Set exercise
Repeat exactly the lines running from the line that contains "spring_wire_r, spring_turns = 1.0, 9" to the line that contains "obj.parent = empty"; include both ends and add nothing.

Collected data
** BEGIN **
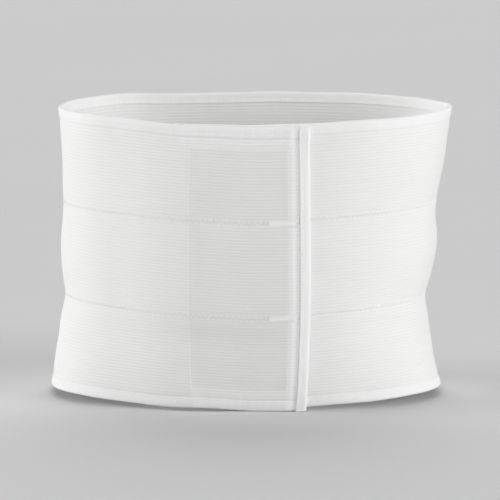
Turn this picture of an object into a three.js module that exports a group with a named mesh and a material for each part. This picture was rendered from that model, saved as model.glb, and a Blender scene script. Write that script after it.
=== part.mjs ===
// An abdominal binder in the form that it has when worn: three elastic bands sewn edge to edge,
// bound with tape along both long edges and across both ends, wrapped once round a waist, and
// closed in front by a hook patch on the inside of the outer end.
//
// Millimetres. +Z is up, the front faces -Y, and the left side, as it is worn, is at +X. The origin
// is the middle of the hollow that a waist fills, at half the binder's height.
//
// Every piece is first drawn flat, as it is cut: X runs along the binder from the middle of the
// front, Y is the height from the lower edge, and Z is the thickness, outward. Then it is wrapped
// round the waist.

import * as THREE from "three";

// The elastic
const BAND_HEIGHT = 76; // one band, from selvedge to selvedge
const BAND_NAMES = ["lower_band", "middle_band", "upper_band"];
const ELASTIC = 2; // thickness
const SELVEDGE_BEVEL = 0.6; // along the outer corners of each band, so that a seam is a groove
const SEAM_GAP = 0.3; // between two bands, where the joining stitch runs

// The binding tape and the hook patch
const TAPE = 0.6; // thickness
const TAPE_REACH = 8; // how far the tape comes over an edge
const HOOK = 1.5; // thickness
const HOOK_LENGTH = 84; // along the binder
const HOOK_MARGIN = 6; // from the patch to the tape on three sides
const TOUCH = 0.3; // between two pieces that lie on each other

// Where the ends lie, measured round the waist from the middle of the front
const OUTER_END = 47; // to the left
const INNER_GAP = 3; // from the hook patch to the tape on the inner end, which lies to the right
const LEVEL_RUN = 3; // the outer layer stays lifted this far past the inner end's tape
const RAMP_RUN = 50; // and comes down to the waist in this length
const OUTER_DROP = 2; // the outer end sits this much lower than the layer under it
const DROP_RUN = 150; // and the drop grows over this length

// The waist that fills the hollow
const WAIST_WIDTH = 294; // from side to side, about the narrowest level
const FRONT_DEPTH = 110; // from the axis to the front
const BACK_DEPTH = 102; // from the axis to the back
const FRONT_DIP = 5; // both edges hang this much lower in the middle of the front
const FRONT_FULLNESS = 2.05; // 2 is an ellipse, and more is squarer
const BACK_FULLNESS = 2.45;
const DIP_SHARPNESS = 1.3; // 1 is a pointed dip, and more is rounder

// Levels of the waist. height is a share of the binder's height, left and right are shares of half
// the waist's width, and front and back are shares of the two depths.
const LEVELS = [
  { height: 0.0, left: 1.05, right: 1.092, front: 0.935, back: 1.12 },
  { height: 0.12, left: 1.006, right: 1.068, front: 0.975, back: 1.06 },
  { height: 0.32, left: 0.976, right: 1.028, front: 1.0, back: 1.0 },
  { height: 0.5, left: 1.02, right: 1.037, front: 1.0, back: 0.985 },
  { height: 0.66, left: 1.023, right: 1.027, front: 0.995, back: 1.0 },
  { height: 0.82, left: 1.065, right: 1.027, front: 0.985, back: 1.04 },
  { height: 1.0, left: 1.098, right: 1.046, front: 0.97, back: 1.09 },
];
const WAIST_LEVEL = 0.32; // the level whose girth the lengths are measured on

// Facets
const STEPS_ROUND = 62; // once round the waist, the same for the outer layer as for the inner one
const BAND_RISES = 3; // between the tape's reaches at a band's two edges

const HEIGHT = BAND_NAMES.length * BAND_HEIGHT + (BAND_NAMES.length - 1) * SEAM_GAP;
const LIFT = ELASTIC + Math.max(HOOK + 2 * TOUCH, 2 * TAPE + 3 * TOUCH); // of the outer layer
const HOOK_INSET = TAPE_REACH + HOOK_MARGIN; // of the patch from the edges of the elastic
const INNER_END = HOOK_INSET + HOOK_LENGTH + INNER_GAP + TAPE_REACH - OUTER_END; // to the right

const levels = new THREE.CubicInterpolant(
  LEVELS.map((row) => row.height),
  LEVELS.flatMap((row) => [row.left, row.right, row.front, row.back]),
  4,
);

// Distance from the axis to the waist's surface, at an angle from the front towards the left.
function waistRadius(angle, level) {
  const [left, right, front, back] = levels.evaluate(THREE.MathUtils.clamp(level, 0, 1));
  const ahead = Math.cos(angle);
  const aside = Math.sin(angle);
  const width = (WAIST_WIDTH / 2) * (aside > 0 ? left : right);
  const depth = ahead > 0 ? FRONT_DEPTH * front : BACK_DEPTH * back;
  const fullness = ahead > 0 ? FRONT_FULLNESS : BACK_FULLNESS;
  const across = Math.abs(aside / width) ** fullness;
  const along = Math.abs(ahead / depth) ** fullness;
  return (across + along) ** (-1 / fullness);
}

// The waist's surface as a closed curve at one level, once round from the middle of the front.
class Girth extends THREE.Curve {
  constructor(level) {
    super();
    this.level = level;
    this.arcLengthDivisions = 720;
  }

  getPoint(turn, target = new THREE.Vector3()) {
    const angle = 2 * Math.PI * turn;
    const radius = waistRadius(angle, this.level);
    return target.set(radius * Math.sin(angle), -radius * Math.cos(angle), 0);
  }
}

const girth = new Girth(WAIST_LEVEL);
const GIRTH = girth.getLength();
const STEP = GIRTH / STEPS_ROUND;
const START = -INNER_END;
const END = GIRTH + OUTER_END;

function angleAt(along) {
  const turns = Math.floor(along / GIRTH);
  return 2 * Math.PI * (turns + girth.getUtoTmapping(along / GIRTH - turns));
}

// How far the inner face lies off the waist: nothing on the first turn, and LIFT where the outer
// end lies over the inner one.
function liftAt(along) {
  const rampEnd = GIRTH - INNER_END - TOUCH - TAPE - LEVEL_RUN;
  return LIFT * THREE.MathUtils.smoothstep(along, rampEnd - RAMP_RUN, rampEnd);
}

function dropAt(along, angle) {
  const dip = Math.cos(angle) > 0 ? 1 - Math.abs(Math.sin(angle)) ** DIP_SHARPNESS : 0;
  return FRONT_DIP * dip + OUTER_DROP * THREE.MathUtils.smoothstep(along, END - DROP_RUN, END);
}

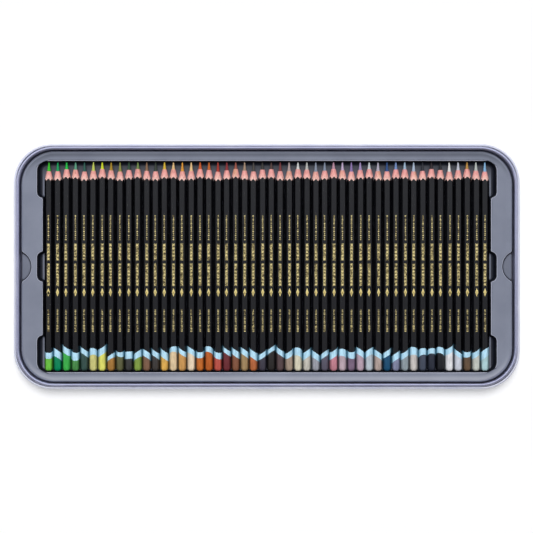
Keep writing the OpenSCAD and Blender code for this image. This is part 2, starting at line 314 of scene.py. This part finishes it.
def sharpened_cedar():
    """Incense cedar cut by a sharpener: pink heartwood, paler where the cut is thin, fine grain."""
    mat, tree, shader, place = start_material("sharpened_cedar", Roughness=0.62)
    axes = add(tree, "ShaderNodeSeparateXYZ", [place])
    # the cone runs from 81 mm out, where it meets the core, back to 72 mm at the barrel's edges
    along = add(tree, "ShaderNodeMapRange", [axes.outputs["Y"], 0.079, 0.0725, 0.0, 1.0])
    bands = add(tree, "ShaderNodeMapping", {"Vector": place, "Scale": (1500, 130, 1500)})
    grain = add(tree, "ShaderNodeTexNoise", {"Vector": bands, "Scale": 1.0, "Detail": 4.0})
    # each slat is cut from another board, so the tint changes from pencil to pencil
    board = add(tree, "ShaderNodeMapping", {"Vector": place, "Scale": (90, 0, 0)})
    tint = add(tree, "ShaderNodeTexNoise", {"Vector": board, "Scale": 1.0, "Detail": 1.0})
    tint_span = add(tree, "ShaderNodeMapRange", [tint, 0.55, 0.72, 0.0, 1.0])
    heart = add(
        tree, "ShaderNodeMix", {0: tint_span, 6: colour("#eda5a0"), 7: colour("#d8a482")},
        data_type="RGBA",
    )
    pale = add(
        tree, "ShaderNodeMix", {0: along, 6: heart.outputs[2], 7: colour("#f8cdc2")},
        data_type="RGBA",
    )
    dark = add(tree, "ShaderNodeMapRange", [grain, 0.52, 0.7, 0.0, 0.7])
    tone = add(
        tree, "ShaderNodeMix", {0: dark, 6: pale.outputs[2], 7: colour("#b0605c")}, data_type="RGBA"
    )
    wire(tree, shader.inputs["Base Color"], tone.outputs[2])
    bump = add(tree, "ShaderNodeBump", {"Strength": 0.35, "Distance": 0.0001, "Height": grain})
    wire(tree, shader.inputs["Normal"], bump)
    return mat


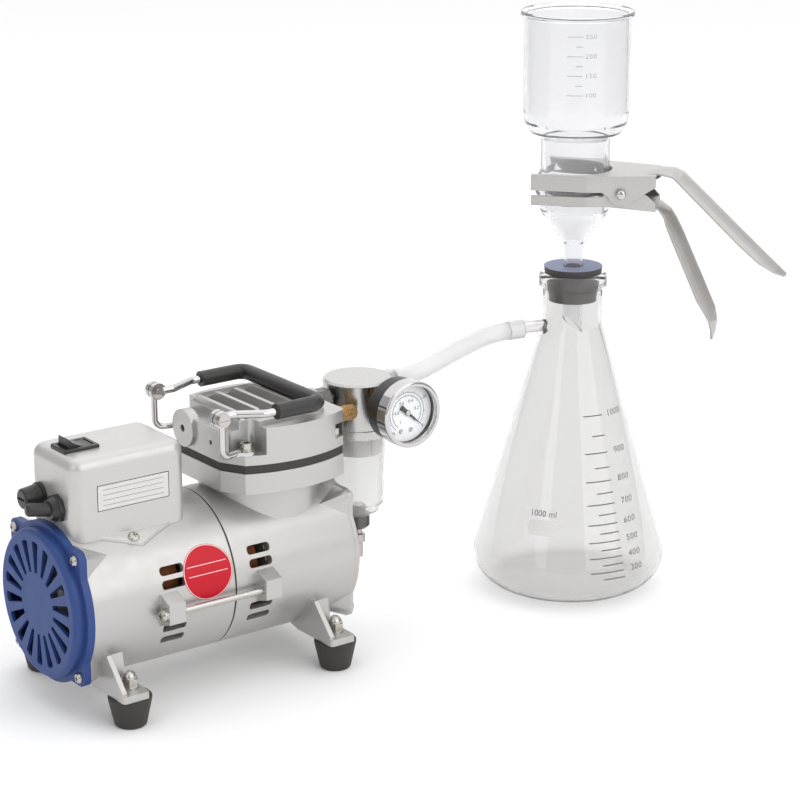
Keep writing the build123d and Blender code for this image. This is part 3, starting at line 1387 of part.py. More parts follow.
with BuildPart() as clamp_upper_jaw:
    channel(jaw_half, jaw_waist, joint_z - 12, upper_sheet_top, upper_plate_z)
    side_view([(fork_tip, upper_sheet_top), (fork_tip, joint_z + 1.5), (jaw_nose, joint_z + 1.0),
               (jaw_nose + 5, joint_z - 3), (clamp_pin_s + 8, joint_z - 5), (jaw_end, joint_z + 4),
               (jaw_end, upper_sheet_top)])
    fork_slot(upper_plate_z - 1, 10)
    pin_holes()
    add(arched_strip(upper_sheet_top, [
        (-9.5, 0, 3, 1.0, 0.1), (2.5, 2.6, 8, 0.5, 2.2), (11.5, 2.6, -12, 0.3, 3.8), (17.5, 0, -35, 0.1, 5),
        (22.5, -4.6, -43.5, 0, 5.3), (61.5, -41.6, -43.5, 0, 6), (75.5, -54.8, -43.5, 0.9, 5.4),
        (84, -62.6, -43.5, 4, 3.5), (89.5, -67.8, -43.5, 9, 1.2)]))
keep(clamp_upper_jaw, "clamp_upper_jaw")

lower_half = jaw_half - jaw_sheet - jaw_gap
lower_waist = jaw_waist - jaw_sheet - jaw_waist_gap
with BuildPart() as clamp_lower_jaw:
    channel(lower_half, lower_waist, lower_sheet_low - 5, joint_z + 9, lower_sheet_low)
    side_view([(fork_tip, lower_sheet_low), (fork_tip, joint_z - 2.3), (jaw_nose, joint_z - 2.3),
               (jaw_nose + 5, joint_z + 3), (clamp_pin_s + 8, joint_z + 3), (jaw_end - 5.5, joint_z - 2.5),
               (jaw_end, joint_z - 8), (jaw_end, lower_sheet_low - 4.4), (jaw_nose + 2, lower_sheet_low)])
    fork_slot(lower_sheet_low - 1, 10)
    pin_holes()
    add(arched_strip(lower_plate_z, [
        (-9.5, 0, -3, 1.0, 0.1), (2.5, -1.6, -16, 0.3, 2.2), (9.5, -5.9, -44, 0.1, 4.6),
        (13.2, -11.5, -60, 0, 6.2), (18, -20.7, -65, 0, 7), (37.8, -64.5, -66, 0, 7.5),
        (41.9, -74, -74, 0.9, 6.2), (43.5, -82, -88, 2.7, 4.4), (42.7, -90, -99, 5.7, 2.3),
        (40.9, -96.6, -106, 9.7, 0.6)]))
keep(clamp_lower_jaw, "clamp_lower_jaw")

pin_reach = 27.5
with BuildPart() as clamp_pin:
    with BuildSketch(clamp_elevation(-pin_reach)):
        with Locations((clamp_pin_s, joint_z)):
            Circle(clamp_pin_r)
    extrude(amount=2 * pin_reach)
keep(clamp_pin, "clamp_pin")

spring_wire_r, spring_turns = 1.0, 9
spring_r = clamp_pin_r + spring_wire_r + 0.3
with BuildPart() as clamp_spring:
    for turn in range(spring_turns):
        centre = clamp_elevation((turn - (spring_turns - 1) / 2) * 2 * spring_wire_r * 0.96)
        with BuildSketch(Plane(origin=centre.from_local_coords((clamp_pin_s, joint_z, 0)), x_dir=clamp_side,
                               z_dir=centre.y_dir)):
            with Locations((0, spring_r)):
                Circle(spring_wire_r)
        revolve(axis=Axis(centre.from_local_coords((clamp_pin_s, joint_z, 0)), clamp_side))
keep(clamp_spring, "clamp_spring")
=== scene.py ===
import json
import math

import bmesh
import bpy
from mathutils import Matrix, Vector


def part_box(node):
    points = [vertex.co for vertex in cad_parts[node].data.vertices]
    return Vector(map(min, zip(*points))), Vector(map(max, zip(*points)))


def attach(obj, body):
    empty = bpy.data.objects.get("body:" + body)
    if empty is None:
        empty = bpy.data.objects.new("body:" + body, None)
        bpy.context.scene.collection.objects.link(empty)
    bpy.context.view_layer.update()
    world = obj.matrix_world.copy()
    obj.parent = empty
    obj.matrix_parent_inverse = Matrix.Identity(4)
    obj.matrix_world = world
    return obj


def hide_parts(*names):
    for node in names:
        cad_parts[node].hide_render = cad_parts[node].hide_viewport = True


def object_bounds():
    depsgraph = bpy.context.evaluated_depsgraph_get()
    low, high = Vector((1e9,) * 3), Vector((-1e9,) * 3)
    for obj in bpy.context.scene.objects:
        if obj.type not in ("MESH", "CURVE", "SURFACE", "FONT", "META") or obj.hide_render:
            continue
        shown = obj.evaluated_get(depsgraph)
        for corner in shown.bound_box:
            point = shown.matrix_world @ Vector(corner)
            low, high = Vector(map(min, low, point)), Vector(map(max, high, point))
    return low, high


# Looks of the vacuum filtration set: finishes, prints, glass, hose, small metal heads, floor and light.
# The frame is in metres. Sizes below are in millimetres and turned into metres by mm.

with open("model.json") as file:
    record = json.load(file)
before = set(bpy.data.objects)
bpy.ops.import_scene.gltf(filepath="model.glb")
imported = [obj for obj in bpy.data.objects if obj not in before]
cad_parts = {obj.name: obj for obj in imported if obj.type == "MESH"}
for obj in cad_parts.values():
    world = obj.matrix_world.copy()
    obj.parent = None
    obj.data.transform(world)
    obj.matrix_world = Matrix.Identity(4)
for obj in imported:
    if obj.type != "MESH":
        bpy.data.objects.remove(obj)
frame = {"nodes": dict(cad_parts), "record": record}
cad_low, cad_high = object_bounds()
nodes = frame["nodes"]
scene = bpy.context.scene
mm = 0.001


def middle(node):
    low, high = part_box(node)
    return (low + high) / 2


# Places read from the frame
motor_axis = middle("seam_gasket")
gasket_low, gasket_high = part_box("seam_gasket")
gasket_inset = 0.5
barrel_r = (gasket_high.z - gasket_low.z) / 2 + gasket_inset * mm
flask_axis = middle("rubber_stopper")
funnel_axis = middle("funnel")
gauge_axis = middle("gauge_dial")
dial_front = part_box("gauge_dial")[0].y
box_half_depth = 28.5
box_front = motor_axis.y - box_half_depth * mm


# Camera at the photograph's angle

camera_place = (-0.9560, -1.3134, 0.6605)
camera_yaw, camera_pitch = 36.486, 16.952
camera_lens, camera_shift = 115.14, -0.0156

camera_data = bpy.data.cameras.new("camera")
camera_data.lens = camera_lens
camera_data.sensor_width = 36.0
camera_data.shift_x = camera_shift
camera = bpy.data.objects.new("camera", camera_data)
camera.location = camera_place
camera.rotation_euler = (math.radians(90 - camera_pitch), 0, -math.radians(camera_yaw))
scene.collection.objects.link(camera)
scene.camera = camera


# Finishes

def add(tree, kind, inputs=None, **settings):
    """New node with its settings and the values of its input sockets."""
    node = tree.nodes.new(kind)
    for name, value in settings.items():
        setattr(node, name, value)
    for name, value in (inputs or {}).items():
        node.inputs[name].default_value = value
    return node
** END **
Final result
spring_wire_r, spring_turns = 1.0, 9
spring_r = clamp_pin_r + spring_wire_r + 0.3
with BuildPart() as clamp_spring:
    for turn in range(spring_turns):
        centre = clamp_elevation((turn - (spring_turns - 1) / 2) * 2 * spring_wire_r * 0.96)
        with BuildSketch(Plane(origin=centre.from_local_coords((clamp_pin_s, joint_z, 0)), x_dir=clamp_side,
                               z_dir=centre.y_dir)):
            with Locations((0, spring_r)):
                Circle(spring_wire_r)
        revolve(axis=Axis(centre.from_local_coords((clamp_pin_s, joint_z, 0)), clamp_side))
keep(clamp_spring, "clamp_spring")
=== scene.py ===
import json
import math

import bmesh
import bpy
from mathutils import Matrix, Vector


def part_box(node):
    points = [vertex.co for vertex in cad_parts[node].data.vertices]
    return Vector(map(min, zip(*points))), Vector(map(max, zip(*points)))


def attach(obj, body):
    empty = bpy.data.objects.get("body:" + body)
    if empty is None:
        empty = bpy.data.objects.new("body:" + body, None)
        bpy.context.scene.collection.objects.link(empty)
    bpy.context.view_layer.update()
    world = obj.matrix_world.copy()
    obj.parent = empty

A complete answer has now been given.